A sign of what? WHAT? WHAT!?
Today was not kosher. I ate a lot of pork, twice, and on this, the sabbath. Also if getting a nice jacket isn't kosher than that makes it even worse.
I discovered the new Freestylers album was released in July and upon seeing it for sale I seized it up quickly and purchased it and it was good.
I invented a drink last night. It's called ”Ultrapunchula”. First it was called ”Fruit”, then ”Fruit Punch”, then ”Ultrapunchula”. A journey which saw its name lose relevance to the drink and become more representative of an Armand Van Helden song title. Being drunk at the time I don't really know a) where ultrafunkula came into the picture and b) if it actually tastes good, but it sure is fruity. And Alex agreed it was good.
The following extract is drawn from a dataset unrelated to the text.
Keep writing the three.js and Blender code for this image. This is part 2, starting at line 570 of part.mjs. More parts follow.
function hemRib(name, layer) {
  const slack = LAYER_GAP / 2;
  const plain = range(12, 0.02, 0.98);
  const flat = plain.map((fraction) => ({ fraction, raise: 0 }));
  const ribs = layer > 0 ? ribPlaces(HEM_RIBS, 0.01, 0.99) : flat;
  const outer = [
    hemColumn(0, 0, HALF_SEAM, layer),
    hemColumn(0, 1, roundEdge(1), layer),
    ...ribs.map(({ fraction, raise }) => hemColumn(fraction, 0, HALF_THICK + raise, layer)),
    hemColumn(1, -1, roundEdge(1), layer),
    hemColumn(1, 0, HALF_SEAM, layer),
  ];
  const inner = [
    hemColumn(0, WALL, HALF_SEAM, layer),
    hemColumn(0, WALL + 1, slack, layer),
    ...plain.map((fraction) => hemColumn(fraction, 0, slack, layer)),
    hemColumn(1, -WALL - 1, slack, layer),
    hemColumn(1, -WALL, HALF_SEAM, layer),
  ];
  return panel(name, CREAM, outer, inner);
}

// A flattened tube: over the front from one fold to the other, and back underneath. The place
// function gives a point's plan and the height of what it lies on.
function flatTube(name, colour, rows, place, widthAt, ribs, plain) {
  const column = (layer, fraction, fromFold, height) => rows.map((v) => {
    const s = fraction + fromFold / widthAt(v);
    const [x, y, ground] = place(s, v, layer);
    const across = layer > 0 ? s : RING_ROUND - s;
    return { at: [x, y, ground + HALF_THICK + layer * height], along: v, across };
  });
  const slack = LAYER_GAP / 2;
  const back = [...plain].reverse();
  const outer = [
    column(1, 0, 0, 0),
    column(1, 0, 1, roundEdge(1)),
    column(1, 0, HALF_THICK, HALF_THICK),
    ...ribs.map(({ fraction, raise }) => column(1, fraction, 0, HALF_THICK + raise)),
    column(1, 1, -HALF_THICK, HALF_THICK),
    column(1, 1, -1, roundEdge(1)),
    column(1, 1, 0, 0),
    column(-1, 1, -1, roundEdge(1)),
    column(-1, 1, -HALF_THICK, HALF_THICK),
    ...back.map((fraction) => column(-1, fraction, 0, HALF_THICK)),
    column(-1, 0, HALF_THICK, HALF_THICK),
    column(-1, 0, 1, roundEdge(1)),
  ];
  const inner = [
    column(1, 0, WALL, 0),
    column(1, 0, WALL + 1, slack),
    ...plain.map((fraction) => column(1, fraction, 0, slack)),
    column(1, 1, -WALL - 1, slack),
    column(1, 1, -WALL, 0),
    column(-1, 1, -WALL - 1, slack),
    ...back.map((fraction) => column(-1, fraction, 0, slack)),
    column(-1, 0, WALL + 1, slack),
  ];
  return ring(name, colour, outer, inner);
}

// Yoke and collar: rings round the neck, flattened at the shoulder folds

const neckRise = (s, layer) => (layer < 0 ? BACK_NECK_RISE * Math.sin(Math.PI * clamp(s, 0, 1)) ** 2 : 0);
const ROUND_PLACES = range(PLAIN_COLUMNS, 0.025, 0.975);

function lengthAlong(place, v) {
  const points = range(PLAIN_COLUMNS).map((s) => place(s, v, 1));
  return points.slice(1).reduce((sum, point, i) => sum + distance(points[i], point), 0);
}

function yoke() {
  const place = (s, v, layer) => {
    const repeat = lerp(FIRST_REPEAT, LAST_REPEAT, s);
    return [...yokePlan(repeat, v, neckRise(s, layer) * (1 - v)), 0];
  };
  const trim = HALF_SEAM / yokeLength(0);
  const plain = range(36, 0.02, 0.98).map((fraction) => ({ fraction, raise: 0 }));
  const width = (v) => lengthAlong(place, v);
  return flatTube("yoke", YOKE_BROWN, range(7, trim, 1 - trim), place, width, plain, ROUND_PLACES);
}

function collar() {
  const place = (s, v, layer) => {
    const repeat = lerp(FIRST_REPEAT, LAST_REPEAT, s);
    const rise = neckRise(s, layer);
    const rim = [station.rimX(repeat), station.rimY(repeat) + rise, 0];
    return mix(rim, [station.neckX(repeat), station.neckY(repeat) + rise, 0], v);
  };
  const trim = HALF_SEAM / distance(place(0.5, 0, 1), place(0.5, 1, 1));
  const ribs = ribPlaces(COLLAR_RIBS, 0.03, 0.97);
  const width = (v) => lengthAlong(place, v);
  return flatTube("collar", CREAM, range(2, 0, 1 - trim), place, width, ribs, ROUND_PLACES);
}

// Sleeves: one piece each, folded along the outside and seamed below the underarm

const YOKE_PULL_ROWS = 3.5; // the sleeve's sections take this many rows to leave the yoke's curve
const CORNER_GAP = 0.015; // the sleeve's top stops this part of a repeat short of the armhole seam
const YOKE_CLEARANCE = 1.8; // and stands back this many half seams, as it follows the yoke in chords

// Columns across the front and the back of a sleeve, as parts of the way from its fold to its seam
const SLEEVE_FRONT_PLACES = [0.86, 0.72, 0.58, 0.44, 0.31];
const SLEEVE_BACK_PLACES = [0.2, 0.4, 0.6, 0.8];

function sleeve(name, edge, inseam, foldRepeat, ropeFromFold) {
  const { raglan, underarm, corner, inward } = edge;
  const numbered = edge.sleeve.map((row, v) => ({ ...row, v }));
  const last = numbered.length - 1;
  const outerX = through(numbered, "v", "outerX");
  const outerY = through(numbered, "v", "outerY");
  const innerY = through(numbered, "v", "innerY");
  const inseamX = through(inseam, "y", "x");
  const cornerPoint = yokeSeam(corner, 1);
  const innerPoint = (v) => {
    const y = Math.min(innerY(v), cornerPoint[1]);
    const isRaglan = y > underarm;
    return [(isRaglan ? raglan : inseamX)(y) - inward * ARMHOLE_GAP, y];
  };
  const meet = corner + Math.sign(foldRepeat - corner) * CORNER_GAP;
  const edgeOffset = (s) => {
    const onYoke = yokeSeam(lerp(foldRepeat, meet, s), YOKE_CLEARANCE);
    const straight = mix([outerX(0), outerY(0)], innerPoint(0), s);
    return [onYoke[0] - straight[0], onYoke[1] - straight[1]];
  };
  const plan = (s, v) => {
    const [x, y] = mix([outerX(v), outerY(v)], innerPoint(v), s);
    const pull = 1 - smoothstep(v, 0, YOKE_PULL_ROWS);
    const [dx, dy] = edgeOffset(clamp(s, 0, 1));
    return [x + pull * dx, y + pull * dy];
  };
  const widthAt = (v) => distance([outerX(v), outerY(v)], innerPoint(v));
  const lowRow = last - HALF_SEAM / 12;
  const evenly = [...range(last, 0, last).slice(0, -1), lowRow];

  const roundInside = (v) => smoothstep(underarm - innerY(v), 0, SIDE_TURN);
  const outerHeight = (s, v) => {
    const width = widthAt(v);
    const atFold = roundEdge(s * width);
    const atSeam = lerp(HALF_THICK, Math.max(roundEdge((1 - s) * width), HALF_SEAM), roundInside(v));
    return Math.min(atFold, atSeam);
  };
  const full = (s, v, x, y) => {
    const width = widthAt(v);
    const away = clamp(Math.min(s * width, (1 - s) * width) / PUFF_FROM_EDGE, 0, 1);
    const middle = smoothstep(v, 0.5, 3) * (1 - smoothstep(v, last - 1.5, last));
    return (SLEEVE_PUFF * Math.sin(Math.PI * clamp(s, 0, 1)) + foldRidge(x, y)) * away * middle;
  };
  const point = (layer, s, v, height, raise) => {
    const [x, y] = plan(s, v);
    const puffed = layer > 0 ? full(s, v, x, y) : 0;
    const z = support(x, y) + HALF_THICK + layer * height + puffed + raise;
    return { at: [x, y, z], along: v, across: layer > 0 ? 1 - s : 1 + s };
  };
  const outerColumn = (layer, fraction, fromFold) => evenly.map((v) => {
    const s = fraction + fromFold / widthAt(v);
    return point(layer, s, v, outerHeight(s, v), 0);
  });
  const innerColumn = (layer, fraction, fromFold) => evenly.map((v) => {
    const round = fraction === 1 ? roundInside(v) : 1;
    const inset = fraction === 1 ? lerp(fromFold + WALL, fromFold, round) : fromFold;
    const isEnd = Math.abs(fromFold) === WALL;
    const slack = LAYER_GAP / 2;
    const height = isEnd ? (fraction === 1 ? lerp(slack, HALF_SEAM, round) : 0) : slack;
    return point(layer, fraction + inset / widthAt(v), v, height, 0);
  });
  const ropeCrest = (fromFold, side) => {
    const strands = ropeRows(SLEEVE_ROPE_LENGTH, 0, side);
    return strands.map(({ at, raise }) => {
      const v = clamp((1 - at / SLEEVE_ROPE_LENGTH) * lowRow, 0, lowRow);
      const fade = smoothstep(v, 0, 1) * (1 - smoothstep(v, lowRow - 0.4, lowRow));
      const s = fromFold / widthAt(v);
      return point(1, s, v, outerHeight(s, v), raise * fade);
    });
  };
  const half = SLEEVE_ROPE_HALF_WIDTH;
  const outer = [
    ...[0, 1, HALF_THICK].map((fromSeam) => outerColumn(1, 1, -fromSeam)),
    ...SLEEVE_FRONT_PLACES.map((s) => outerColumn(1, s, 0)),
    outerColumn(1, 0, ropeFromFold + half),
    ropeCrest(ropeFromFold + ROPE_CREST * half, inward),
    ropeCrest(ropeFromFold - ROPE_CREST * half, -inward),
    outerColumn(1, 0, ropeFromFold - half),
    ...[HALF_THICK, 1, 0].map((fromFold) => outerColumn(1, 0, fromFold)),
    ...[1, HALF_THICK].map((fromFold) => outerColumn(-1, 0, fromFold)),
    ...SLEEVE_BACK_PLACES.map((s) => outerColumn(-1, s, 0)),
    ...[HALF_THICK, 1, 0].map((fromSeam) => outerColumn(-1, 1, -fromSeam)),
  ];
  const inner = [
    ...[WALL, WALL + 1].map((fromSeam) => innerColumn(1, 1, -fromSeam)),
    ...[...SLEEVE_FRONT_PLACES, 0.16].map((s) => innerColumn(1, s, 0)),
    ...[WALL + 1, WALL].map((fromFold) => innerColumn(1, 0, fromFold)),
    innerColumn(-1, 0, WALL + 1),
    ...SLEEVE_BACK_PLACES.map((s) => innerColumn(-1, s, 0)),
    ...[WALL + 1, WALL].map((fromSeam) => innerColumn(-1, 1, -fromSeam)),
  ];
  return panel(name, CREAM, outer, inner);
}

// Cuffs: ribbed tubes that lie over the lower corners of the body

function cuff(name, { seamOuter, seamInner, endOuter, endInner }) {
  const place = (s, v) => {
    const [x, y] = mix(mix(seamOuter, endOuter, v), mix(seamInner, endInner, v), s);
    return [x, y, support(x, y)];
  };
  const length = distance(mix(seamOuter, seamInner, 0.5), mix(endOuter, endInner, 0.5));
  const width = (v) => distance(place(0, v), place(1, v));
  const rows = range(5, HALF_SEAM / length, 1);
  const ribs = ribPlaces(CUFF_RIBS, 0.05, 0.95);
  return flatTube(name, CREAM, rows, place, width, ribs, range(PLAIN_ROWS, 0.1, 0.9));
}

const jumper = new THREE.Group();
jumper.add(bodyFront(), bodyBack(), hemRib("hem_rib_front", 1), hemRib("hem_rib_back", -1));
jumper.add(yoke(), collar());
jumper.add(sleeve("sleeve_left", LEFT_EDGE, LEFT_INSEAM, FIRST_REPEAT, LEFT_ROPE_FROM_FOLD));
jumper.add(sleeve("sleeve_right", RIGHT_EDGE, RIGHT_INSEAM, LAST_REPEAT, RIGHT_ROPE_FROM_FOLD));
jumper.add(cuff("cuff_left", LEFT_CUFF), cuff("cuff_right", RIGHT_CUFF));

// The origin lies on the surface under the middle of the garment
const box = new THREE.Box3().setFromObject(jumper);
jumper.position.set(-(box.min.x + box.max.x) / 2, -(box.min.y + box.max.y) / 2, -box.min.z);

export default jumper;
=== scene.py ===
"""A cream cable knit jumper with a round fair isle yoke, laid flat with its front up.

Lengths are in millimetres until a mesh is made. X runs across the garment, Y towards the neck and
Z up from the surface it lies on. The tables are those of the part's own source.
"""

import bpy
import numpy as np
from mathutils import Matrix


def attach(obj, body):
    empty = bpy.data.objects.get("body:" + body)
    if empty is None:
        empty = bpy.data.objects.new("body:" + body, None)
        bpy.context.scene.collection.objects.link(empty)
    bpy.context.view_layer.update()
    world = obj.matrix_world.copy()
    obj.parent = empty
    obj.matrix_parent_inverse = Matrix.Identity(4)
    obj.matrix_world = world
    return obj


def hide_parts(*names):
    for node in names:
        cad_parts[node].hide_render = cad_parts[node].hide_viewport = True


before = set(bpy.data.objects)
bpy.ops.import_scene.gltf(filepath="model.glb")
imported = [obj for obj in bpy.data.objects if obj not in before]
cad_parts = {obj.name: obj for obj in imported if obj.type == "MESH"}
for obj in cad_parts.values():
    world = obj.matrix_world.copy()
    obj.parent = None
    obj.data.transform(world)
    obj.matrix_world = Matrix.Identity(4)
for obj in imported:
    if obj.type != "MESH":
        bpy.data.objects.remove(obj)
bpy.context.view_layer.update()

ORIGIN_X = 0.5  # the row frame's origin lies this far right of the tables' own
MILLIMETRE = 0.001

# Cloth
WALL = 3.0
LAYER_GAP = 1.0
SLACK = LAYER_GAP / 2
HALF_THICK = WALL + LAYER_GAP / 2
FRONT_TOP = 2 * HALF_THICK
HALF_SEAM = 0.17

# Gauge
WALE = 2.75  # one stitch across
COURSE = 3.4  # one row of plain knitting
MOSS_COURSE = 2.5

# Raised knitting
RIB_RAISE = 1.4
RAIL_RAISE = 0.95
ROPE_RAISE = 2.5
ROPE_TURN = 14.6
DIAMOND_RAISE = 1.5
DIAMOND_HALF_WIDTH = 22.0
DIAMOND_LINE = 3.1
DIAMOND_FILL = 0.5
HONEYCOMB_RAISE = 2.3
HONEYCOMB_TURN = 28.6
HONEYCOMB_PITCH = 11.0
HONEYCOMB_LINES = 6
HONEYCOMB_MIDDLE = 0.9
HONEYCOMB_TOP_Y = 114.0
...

As usual, the Brad sized serving of drink is made in a large glass tumbler. Ice is acceptable I suppose.
5 parts Vodka (Citrus Vodka may work and add to the fruityness but there was only Smirnoff available)
2 parts Midori
1 part Malibu
1 part Cointreau
A small amount of tropical fruit juice
A squeeze of lemon juice

Australia beat Pakistan in the cricket last night too, and I ate a lot of cheese.